In order to better manage flow and the substantial abstractions of water from the river, a mathematical model was developed by the University of Lancaster and the Dee Steering Committee to accurately predict when any release of pollutant would reach any of the main abstraction points on the river. [5] The principle model flow data was provided from long-term data sets from Manley Hall gauging station which lies just upstream of the long, almost flat, serpentine section of the river path. The transit time through this stretch of the river can take several days in low-flow conditions. Additional data was obtained from gauges below the major reservoirs and from the sluices at Bala Lake. With the benefit of frequent data updates and with the addition of data from real incidents together with real-time data from Manley Hall, it has become possible to predict arrival times of pollutants at any one point downstream of Manley Hall within a window of a few minutes at low flows.[6]
In the late 1950s the Bala Lake Scheme was promoted to increase the available water for abstraction in the River Dee. Telford's original sluices were by-passed and the natural lake outlet was lowered. New sluice gates were constructed downstream of the confluence with the Afon Tryweryn (52.9071°N -3.5835°W), which is only a short distance from the lake exit. This provided 18 million cubic metres of stored water in Bala Lake that could be controlled and used on a seasonal basis for low-flow regulation. This enables continuous abstraction from the River Dee of 235,000 cubic metres per day by six statutory water undertakings and British Waterways Board. An additional benefit was a reduction in flooding events downstream of Bala as Bala Lake (52.892°N -3.618°W) was able to contain the worst of the winter flood peaks.[7]
As demand for water increased it was necessary to increase the storage on the River Dee and the next development was Llyn Celyn (52.95°N -3.693°W), a new 81,000,000-cubic-metre capacity regulating reservoir within the Bala Lake catchment area. This was completed in 1965 by Liverpool Corporation, and designed to operate in conjunction with the Bala Lake Scheme. This enables additional Dee abstractions of 327000m3/d together with additional flood control storage. In summer time the impact was to increase threefold the dry-weather flow for most of the length of the river. This development was hugely controversial at the time and remains politically fraught to this day, since the construction of the reservoir involved flooding the Tryweryn Valley and the village of Capel Celyn and twelve farms. Local people saw this a destruction of part of the Welsh culture in order to supply England with water. This caused a great deal of controversy, resentment and protest. To try to offset some of the environmental concerns associated with the scheme, some of the stored water was specifically set aside to make special releases to help fisheries, to provide recreational opportunities (canoeing and white-water rafting on the Afon Tryweryn) and to disperse pollution events should they occur.

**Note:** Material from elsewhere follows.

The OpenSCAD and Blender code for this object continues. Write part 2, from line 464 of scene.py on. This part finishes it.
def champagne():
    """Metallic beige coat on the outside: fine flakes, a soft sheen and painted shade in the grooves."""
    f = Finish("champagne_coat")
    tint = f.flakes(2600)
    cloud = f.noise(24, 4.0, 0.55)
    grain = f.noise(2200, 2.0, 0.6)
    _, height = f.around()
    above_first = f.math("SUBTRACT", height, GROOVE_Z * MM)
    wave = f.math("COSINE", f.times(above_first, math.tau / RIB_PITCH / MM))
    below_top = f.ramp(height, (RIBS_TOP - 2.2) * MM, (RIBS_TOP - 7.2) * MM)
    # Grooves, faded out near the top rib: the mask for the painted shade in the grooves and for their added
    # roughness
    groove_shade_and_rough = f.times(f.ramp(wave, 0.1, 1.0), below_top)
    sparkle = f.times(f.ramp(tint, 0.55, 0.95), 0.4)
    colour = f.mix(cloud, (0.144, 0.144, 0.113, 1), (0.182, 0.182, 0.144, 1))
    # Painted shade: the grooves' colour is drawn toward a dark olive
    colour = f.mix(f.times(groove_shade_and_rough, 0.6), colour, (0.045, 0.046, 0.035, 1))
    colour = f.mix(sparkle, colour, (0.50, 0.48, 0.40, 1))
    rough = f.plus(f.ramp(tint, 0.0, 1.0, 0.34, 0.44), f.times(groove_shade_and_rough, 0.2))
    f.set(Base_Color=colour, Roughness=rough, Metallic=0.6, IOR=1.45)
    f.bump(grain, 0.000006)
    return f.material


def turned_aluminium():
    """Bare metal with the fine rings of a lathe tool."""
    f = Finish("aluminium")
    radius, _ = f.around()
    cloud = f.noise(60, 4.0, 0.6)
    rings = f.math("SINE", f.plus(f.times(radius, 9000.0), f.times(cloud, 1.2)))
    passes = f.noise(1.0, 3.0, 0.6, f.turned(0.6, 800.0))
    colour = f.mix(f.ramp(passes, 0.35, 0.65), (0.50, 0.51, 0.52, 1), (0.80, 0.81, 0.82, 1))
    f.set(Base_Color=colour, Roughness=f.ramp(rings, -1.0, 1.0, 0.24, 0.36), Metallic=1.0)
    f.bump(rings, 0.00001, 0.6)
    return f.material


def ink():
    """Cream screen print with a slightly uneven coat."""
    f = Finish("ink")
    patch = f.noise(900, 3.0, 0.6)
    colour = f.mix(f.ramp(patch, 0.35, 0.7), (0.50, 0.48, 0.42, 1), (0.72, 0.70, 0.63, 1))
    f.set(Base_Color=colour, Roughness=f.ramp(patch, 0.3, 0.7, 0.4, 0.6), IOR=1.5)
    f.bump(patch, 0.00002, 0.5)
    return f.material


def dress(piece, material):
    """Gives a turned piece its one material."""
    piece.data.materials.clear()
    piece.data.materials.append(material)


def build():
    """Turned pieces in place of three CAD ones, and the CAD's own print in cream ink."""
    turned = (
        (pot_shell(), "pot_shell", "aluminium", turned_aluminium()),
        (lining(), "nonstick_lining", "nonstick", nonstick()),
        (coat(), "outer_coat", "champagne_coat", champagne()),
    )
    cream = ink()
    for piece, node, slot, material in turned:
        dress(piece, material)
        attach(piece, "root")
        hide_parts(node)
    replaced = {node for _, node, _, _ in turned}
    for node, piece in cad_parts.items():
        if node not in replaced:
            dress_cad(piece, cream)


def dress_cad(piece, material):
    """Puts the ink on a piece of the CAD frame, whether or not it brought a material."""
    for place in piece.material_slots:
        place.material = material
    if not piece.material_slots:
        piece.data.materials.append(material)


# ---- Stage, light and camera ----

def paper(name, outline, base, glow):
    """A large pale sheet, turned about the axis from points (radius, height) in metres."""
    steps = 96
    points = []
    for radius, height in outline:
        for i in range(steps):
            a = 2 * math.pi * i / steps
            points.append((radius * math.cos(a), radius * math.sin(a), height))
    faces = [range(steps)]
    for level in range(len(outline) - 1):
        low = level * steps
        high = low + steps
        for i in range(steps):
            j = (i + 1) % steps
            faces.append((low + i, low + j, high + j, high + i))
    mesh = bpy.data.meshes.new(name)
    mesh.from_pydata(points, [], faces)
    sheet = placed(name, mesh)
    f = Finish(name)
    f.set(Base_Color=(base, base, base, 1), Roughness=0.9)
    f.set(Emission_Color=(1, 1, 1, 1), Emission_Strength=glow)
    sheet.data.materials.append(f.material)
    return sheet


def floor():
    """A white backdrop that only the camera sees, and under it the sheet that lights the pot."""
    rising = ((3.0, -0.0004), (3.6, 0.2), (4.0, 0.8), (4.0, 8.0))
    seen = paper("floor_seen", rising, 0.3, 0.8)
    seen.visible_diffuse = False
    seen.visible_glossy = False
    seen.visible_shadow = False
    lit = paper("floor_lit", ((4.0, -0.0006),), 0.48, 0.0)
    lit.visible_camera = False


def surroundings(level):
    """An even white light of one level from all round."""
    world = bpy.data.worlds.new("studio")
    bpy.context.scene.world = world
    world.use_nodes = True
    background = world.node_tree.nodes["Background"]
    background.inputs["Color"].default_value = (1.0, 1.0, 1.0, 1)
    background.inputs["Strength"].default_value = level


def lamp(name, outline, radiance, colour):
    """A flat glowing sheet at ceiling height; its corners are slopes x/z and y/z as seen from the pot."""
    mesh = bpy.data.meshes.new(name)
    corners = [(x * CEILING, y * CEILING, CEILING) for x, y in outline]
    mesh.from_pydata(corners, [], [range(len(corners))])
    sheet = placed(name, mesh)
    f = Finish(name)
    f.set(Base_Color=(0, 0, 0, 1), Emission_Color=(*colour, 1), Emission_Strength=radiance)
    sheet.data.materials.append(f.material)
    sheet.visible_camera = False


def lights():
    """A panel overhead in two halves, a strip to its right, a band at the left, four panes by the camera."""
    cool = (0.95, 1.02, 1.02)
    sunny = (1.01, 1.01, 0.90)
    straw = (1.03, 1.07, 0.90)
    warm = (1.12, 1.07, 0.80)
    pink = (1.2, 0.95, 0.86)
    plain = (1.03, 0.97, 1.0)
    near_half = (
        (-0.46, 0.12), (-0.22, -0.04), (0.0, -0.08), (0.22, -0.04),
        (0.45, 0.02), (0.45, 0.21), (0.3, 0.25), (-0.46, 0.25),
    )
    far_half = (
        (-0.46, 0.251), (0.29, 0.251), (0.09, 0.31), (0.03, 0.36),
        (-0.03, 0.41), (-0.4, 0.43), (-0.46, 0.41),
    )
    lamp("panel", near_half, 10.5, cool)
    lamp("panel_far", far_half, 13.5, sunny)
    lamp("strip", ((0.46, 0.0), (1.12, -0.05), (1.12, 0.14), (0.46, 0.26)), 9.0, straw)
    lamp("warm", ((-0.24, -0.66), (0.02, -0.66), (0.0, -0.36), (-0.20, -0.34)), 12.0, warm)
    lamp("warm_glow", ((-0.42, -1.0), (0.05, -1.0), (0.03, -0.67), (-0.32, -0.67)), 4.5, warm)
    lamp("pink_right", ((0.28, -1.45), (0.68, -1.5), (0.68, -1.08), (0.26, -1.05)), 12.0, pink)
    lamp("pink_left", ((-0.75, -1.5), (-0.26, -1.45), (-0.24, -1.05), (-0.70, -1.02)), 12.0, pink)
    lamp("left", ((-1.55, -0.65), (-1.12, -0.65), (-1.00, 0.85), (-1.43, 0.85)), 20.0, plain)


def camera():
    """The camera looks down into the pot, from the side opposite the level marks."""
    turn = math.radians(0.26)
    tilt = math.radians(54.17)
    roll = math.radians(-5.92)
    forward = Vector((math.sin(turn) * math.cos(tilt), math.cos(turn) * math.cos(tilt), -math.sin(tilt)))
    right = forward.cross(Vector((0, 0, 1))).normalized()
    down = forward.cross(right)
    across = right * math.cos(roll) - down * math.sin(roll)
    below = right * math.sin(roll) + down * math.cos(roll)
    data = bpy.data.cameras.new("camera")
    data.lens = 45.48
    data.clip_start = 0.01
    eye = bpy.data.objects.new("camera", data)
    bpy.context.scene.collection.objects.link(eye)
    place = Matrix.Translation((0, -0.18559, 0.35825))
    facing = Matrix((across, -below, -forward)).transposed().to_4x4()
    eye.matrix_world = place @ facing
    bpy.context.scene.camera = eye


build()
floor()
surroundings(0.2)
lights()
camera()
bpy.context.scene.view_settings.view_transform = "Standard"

A four megawatt hydro-electric station at the dam was also included in the scheme in 1965.[8]
Further statutory powers were gained in 1973 to construct another major regulating reservoir in the River Brenig valley - Llyn Brenig (53.083°N -3.533°W). This reservoir was first filled in 1979 providing an additional 60e6m3 of storage. This increased the potential for abstraction from the river in the lower reaches to nearly 900000m3/d.
By 2002 the authorised abstractions had been taken over by three statutory undertakings and British Waterways Board with a total licensed abstraction of 850000m3/d . In addition a residual flow of at least 364,000 cubic metres per day is maintained over Chester Weir in all but the most testing of droughts, safeguarding the passage of migratory fish and limiting the ingress of saline water over Chester Weir during high tides.

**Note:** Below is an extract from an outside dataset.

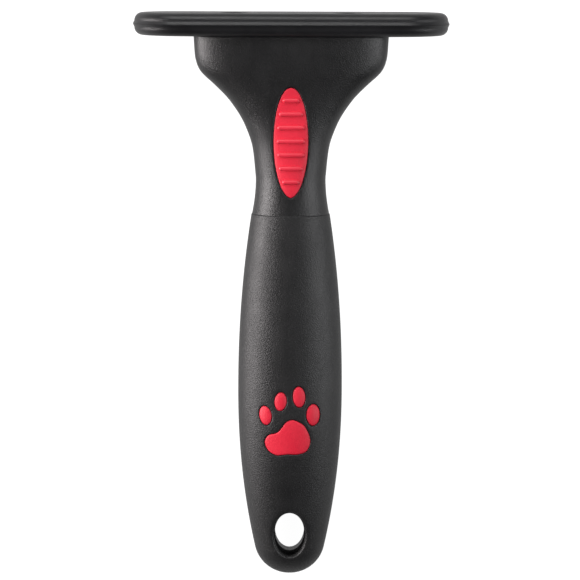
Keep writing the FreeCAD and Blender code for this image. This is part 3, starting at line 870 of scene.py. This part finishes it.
ribs = Tree("thumb_rib", Along=0.0, Reach=3.0, Top=9.0, Sag=0.5, Radius=RIB_W / 2)
line = ribs.node("GeometryNodeMeshLine", Count=RIB_STEPS + 1)
index = ribs.node("GeometryNodeInputIndex")
share = ribs.sum("SUBTRACT", ribs.sum("DIVIDE", index, RIB_STEPS / 2), 1.0)
length = ribs.sum("ADD", "Reach", "Radius")
x = ribs.sum("MULTIPLY", ribs.sum("SINE", ribs.sum("MULTIPLY", share, math.pi / 2)), length)
out = ribs.sum("DIVIDE", x, "Reach")
z = ribs.sum("SUBTRACT", "Top", ribs.sum("MULTIPLY", ribs.sum("MULTIPLY", out, out), "Sag"))
line = ribs.node("GeometryNodeSetPosition", Geometry=line, Position=ribs.spot(x, "Along", z))
spine = ribs.node("GeometryNodeMeshToCurve", Mesh=line)
beyond = ribs.sum("MAXIMUM", ribs.sum("SUBTRACT", ribs.sum("ABSOLUTE", x), "Reach"), 0.0)
past = ribs.sum("DIVIDE", beyond, "Radius")
left = ribs.sum("MAXIMUM", ribs.sum("SUBTRACT", 1.0, ribs.sum("MULTIPLY", past, past)), POLE_SQUARE)
round_end = ribs.sum("SQRT", left)
section = ribs.node("GeometryNodeCurvePrimitiveCircle", {"mode": "RADIUS"}, Resolution=RIB_SIDES, Radius=1.0)
bar = ribs.node("GeometryNodeCurveToMesh", Curve=spine, Profile_Curve=section,
                Scale=ribs.sum("MULTIPLY", round_end, "Radius"), Fill_Caps=True)
ribs.end(bar)

rib_pieces = []
for number in range(RIB_COUNT):
    y = THUMB_Y + RIB_SHIFT + RIB_PITCH * (number - (RIB_COUNT - 1) / 2)
    wide = smooth(THUMB_HALF, (y - THUMB_Y) / (THUMB_L / 2)) * THUMB_W / 2
    reach = wide - RIB_MARGIN - RIB_W / 2
    crown = skin_z(0, y, STEP + SINK)
    sag = crown - skin_z(reach, y, STEP + SINK)
    rib_pieces.append(ribs.bake(f"thumb_rib_{number + 1}", rib_red, Along=y, Reach=reach,
                                Top=crown + RIB_H - RIB_W / 2, Sag=sag))
print("ribs", len(rib_pieces))

# %% [markdown]
# Two pan-head screws hold the plate on the neck. The head is a flattened dome with a cross pressed into it.
# The dome is a curve again, and a boolean takes out one arm of the cross after the other. The dome's number
# of sides is chosen so that none of its edges lies on a corner of the cross, because a boolean leaves slivers
# where edges meet exactly. The pair is one mesh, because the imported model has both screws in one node.

# %% Screws
SCREW_HEAD_R, SCREW_HEAD_H, SCREW_SHANK_R, SCREW_BITE = 2.8, 1.8, 1.45, 9.0
CROSS_W, CROSS_REACH, CROSS_DEPTHS = 0.9, 3.2, (1.0, 0.97)
DOME_STEPS, DOME_SIDES, SHANK_SIDES = 14, 42, 32

screws = Tree("pan_head_screw", Spread=SCREW_XS[1] - SCREW_XS[0], Head_Radius=SCREW_HEAD_R)
seat = FACE_Y - COUNTERBORE_DEPTH
index = screws.node("GeometryNodeInputIndex")
turn = screws.sum("MULTIPLY", index, math.pi / 2 / DOME_STEPS)
sine, cosine = screws.sum("SINE", turn), screws.sum("COSINE", turn)
height = screws.sum("MULTIPLY", screws.sum("POWER", sine, 0.75), SCREW_HEAD_H)
line = screws.node("GeometryNodeMeshLine", Count=DOME_STEPS + 1)
line = screws.node("GeometryNodeSetPosition", Geometry=line, Position=screws.spot(0, height, 0))
spine = screws.node("GeometryNodeMeshToCurve", Mesh=line)
flat = screws.sum("POWER", screws.sum("MAXIMUM", cosine, 0.0001), 0.35)
radius = screws.sum("MULTIPLY", flat, "Head_Radius")
circle = {"mode": "RADIUS"}
section = screws.node("GeometryNodeCurvePrimitiveCircle", circle, Resolution=DOME_SIDES, Radius=1.0)
pan = screws.node("GeometryNodeCurveToMesh", Curve=spine, Profile_Curve=section, Scale=radius, Fill_Caps=True)
driven = pan
for across, depth, up in zip((CROSS_REACH, CROSS_W), CROSS_DEPTHS, (CROSS_W, CROSS_REACH)):
    block = screws.node("GeometryNodeMeshCube", Size=(across, 2 * depth, up))
    block = screws.node("GeometryNodeTransform", Geometry=block, Translation=(0, SCREW_HEAD_H, 0))
    driven = screws.node("GeometryNodeMeshBoolean", {"operation": "DIFFERENCE", "solver": "EXACT"},
                         Mesh_1=driven, Mesh_2=block)
shank_length = seat - (TOP_Y - SCREW_BITE)
shank = screws.node("GeometryNodeMeshCylinder", Vertices=SHANK_SIDES, Radius=SCREW_SHANK_R,
                    Depth=shank_length)
shank = screws.node("GeometryNodeTransform", Geometry=shank, Translation=(0, -shank_length / 2, 0),
                    Rotation=(math.pi / 2, 0, 0))
whole = screws.node("GeometryNodeJoinGeometry")
for shape in (driven, shank):
    screws.group.links.new(shape.outputs[0], whole.inputs[0])
half = screws.sum("MULTIPLY", "Spread", 0.5)
line = screws.node("GeometryNodeMeshLine", {"mode": "END_POINTS"}, Count=2,
                   Start_Location=screws.spot(screws.sum("MULTIPLY", half, -1.0), seat, SCREW_Z),
                   i3=screws.spot(half, seat, SCREW_Z))
screws.end(screws.node("GeometryNodeInstanceOnPoints", Points=line, Instance=whole))
screw_pair = screws.bake("pan_head_screws", screw_zinc)
print("screws", len(screw_pair.data.polygons), "faces")

# %% [markdown]
# ## Who rides on what
#
# Everything is fixed to the rake's main body except the pins, which each turn on their own. The only CAD node
# that stays is the nylon retainer inside the plate: its plain bar is already the right shape.

# %% Paint and fasten
for piece, node, slot_name, finish in (
        (soft_grip, "soft_grip", "grip_black", grip_black),
        (handle_core, "handle_core", "core_black", neck_black),
        (slotted["head_base"], "head_base", "head_black", head_black),
        (slotted["head_cover"], "head_cover", "head_black", head_black),
        (thumb_pad, "thumb_pad", "pad_red", pad_red),
        (screw_pair, "head_screws", "screw_steel", screw_zinc),
        *[(pad, name, "pad_red", pad_red) for name, pad in pads.items()],
        *[(rib, "thumb_pad", "pad_red", rib_red) for rib in rib_pieces]):
    paint(piece, finish)
    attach(piece, "rake")
    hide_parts(node)
for number, pin in pin_pieces.items():
    paint(pin, pin_steel)
    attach(pin, f"pin_{number:02d}_turning")
    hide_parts(f"pin_{number:02d}")
paint(frame["nodes"]["pin_retainer"], nylon)
print("fastened", len(pin_pieces), "pins to bodies of their own, and everything else to the rake")

# %% [markdown]
# ## Floor, light and camera
#
# The rake lies on a plain pale floor under a straight-down camera with a long lens, as a catalogue shows it.
# A tall soft box on the left draws the long highlight down the handle, a weaker one fills the right, and a
# small one beyond the head picks out the rim. A big box overhead is the usual choice, but it would grey the
# middle of the black plastic, so nothing hangs there. The floor glows fully only for the camera: it looks
# white and throws half as much light back at the dark sides.

# %% Floor
FLOOR_HALF, GLOW_TO_PIECES, GLOW_TO_CAMERA = 4, 0.5, 0.98
corners = [(x * FLOOR_HALF, y * FLOOR_HALF, 0) for x, y in ((-1, -1), (1, -1), (1, 1), (-1, 1))]
floor_mesh = bpy.data.meshes.new("floor")
floor_mesh.from_pydata(corners, [], [(0, 1, 2, 3)])
floor = bpy.data.objects.new("floor", floor_mesh)
bpy.context.scene.collection.objects.link(floor)
pale, nodes, links, shader = new_finish("pale_floor")
shader.inputs["Base Color"].default_value = (0.2, 0.2, 0.2, 1)
shader.inputs["Roughness"].default_value = 0.9
shader.inputs["Specular IOR Level"].default_value = 0.1
shader.inputs["Emission Color"].default_value = (1, 1, 1, 1)
seen = nodes.new("ShaderNodeLightPath").outputs["Is Camera Ray"]
links.new(ramp(nodes, links, seen, 0, 1, GLOW_TO_PIECES, GLOW_TO_CAMERA), shader.inputs["Emission Strength"])
paint(floor, pale)
print("floor", 2 * FLOOR_HALF, "m wide")


# %% Lights
AIM = Vector((0, 0, 0.02))
WORLD_STRENGTH = 0.05


def softbox(name, place, width, height, power, color):
    """A soft rectangular light that looks at the middle of the rake."""
    light = bpy.data.lights.new(name, "AREA")
    light.shape = "RECTANGLE"
    light.size, light.size_y = width, height
    light.energy, light.color = power, color
    lamp = bpy.data.objects.new(name, light)
    lamp.location = place
    lamp.rotation_euler = (AIM - Vector(place)).to_track_quat("-Z", "Y").to_euler()
    bpy.context.scene.collection.objects.link(lamp)
    print(name, power, "W")


softbox("left_box", (-0.85, 0.05, 0.22), width=0.38, height=0.9, power=17.5, color=(1.0, 0.95, 0.95))
softbox("right_box", (0.8, 0.0, 0.55), width=0.5, height=0.8, power=6, color=(0.98, 0.985, 1.0))
softbox("head_box", (-0.1, 0.8, 0.65), width=0.5, height=0.3, power=4.5, color=(1.0, 1.0, 1.0))

world = bpy.data.worlds.new("studio")
world.use_nodes = True
background = world.node_tree.nodes["Background"]
background.inputs["Color"].default_value = (1, 1, 1, 1)
background.inputs["Strength"].default_value = WORLD_STRENGTH
bpy.context.scene.world = world
bpy.context.scene.view_settings.view_transform = "Standard"

# %% Camera
CAMERA_HEIGHT, FIELD, SENSOR_MM, ROLL = 1.06, 0.1775, 36, 0.2
camera = bpy.data.cameras.new("camera")
camera.sensor_width = SENSOR_MM
camera.lens = SENSOR_MM * CAMERA_HEIGHT / FIELD
eye = bpy.data.objects.new("camera", camera)
eye.location = (-0.0001, 0.0010, CAMERA_HEIGHT)
eye.rotation_euler = (0, 0, math.radians(ROLL))
bpy.context.scene.collection.objects.link(eye)
bpy.context.scene.camera = eye
print("lens", round(camera.lens, 1), "mm at", CAMERA_HEIGHT, "m")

The operating rules for the current system are agreed with all the participants and define the circumstances in which flow will be precisely managed. The key measuring location is at Manley Hall (52.966°N -2.971°W), a gauging station near Chirk.[9] This location was chosen as it was on a section of the river where flow could be readily measured and above the very flat stretch that meanders into Cheshire. The current rules state that when flow exceeds 10m3/s no intervention is required. In practice some adjustment of Bala sluices may take place to increase storage in Llyn Celyn and conversely some releases may be made from Llyn Celyn for recreational or power generation purposes. When the flow at Manley Hall decreases towards 10 m³/s, additional flow is released from Bala Lake. If that is insufficient, flow from Llyn Celyn is used to maintain 10m3/s at Manley Hall. In extreme situations where the flow from Llyn Celyn is insufficient to maintain the flow, releases of water from Llyn Brenig are made. Circumstances can arise where even this is insufficient to maintain flows and in such cases drought provisions are agreed which progressively reduce the maintained flow at Manley Hall.[10] The overall effect of this regulation has a marked impact on the hydrograph of the River Dee.[11] In dry years the hydrograph flat-lines at 10 m³/s whilst dry weather continues such as in 1990 [12]
The River Dee regulation system also manages a water quality monitoring and alerting system that includes real-time quality monitoring for a wide range of chemical parameters supplemented by daily fixed site monitoring with analysis provided in near real-time by a dedicated laboratory service. The results of the analysis are made available to the four participating organisations on a routine daily basis. For each of the critical water quality parameters alert levels and action levels have been set based on past experience. If an alert level is exceeded an immediate alert (DEEPOL 1) is issued to all participants. As contamination levels increase or the contaminant plug nears an abstraction point the DEEPOL level rises to DEEPOL 2 and finally DEEPOL 3 at which time the affected abstractions are closed until the river quality returns to normal. This quality management system was developed following a severe Phenol pollution of the River Dee in the 1980s which resulted in contaminated water being supplied to large areas of Liverpool and the Wirral. Contamination of raw water is a more significant problem on the River Dee because the River Dee is normally of exceptionally good quality and as a result the abstractions have been constructed directly from the river rather than via bank-side storage reservoirs as is more common when taking water from Rivers of less reliable quality.
The first Water Protection Zone was established on the River Dee in 1999 as a mechanism to further safeguard the quality of the river. Although the statutory order was promoted by the Environment Agency it was supported and endorsed by the representative members of the Dee Regulation Scheme.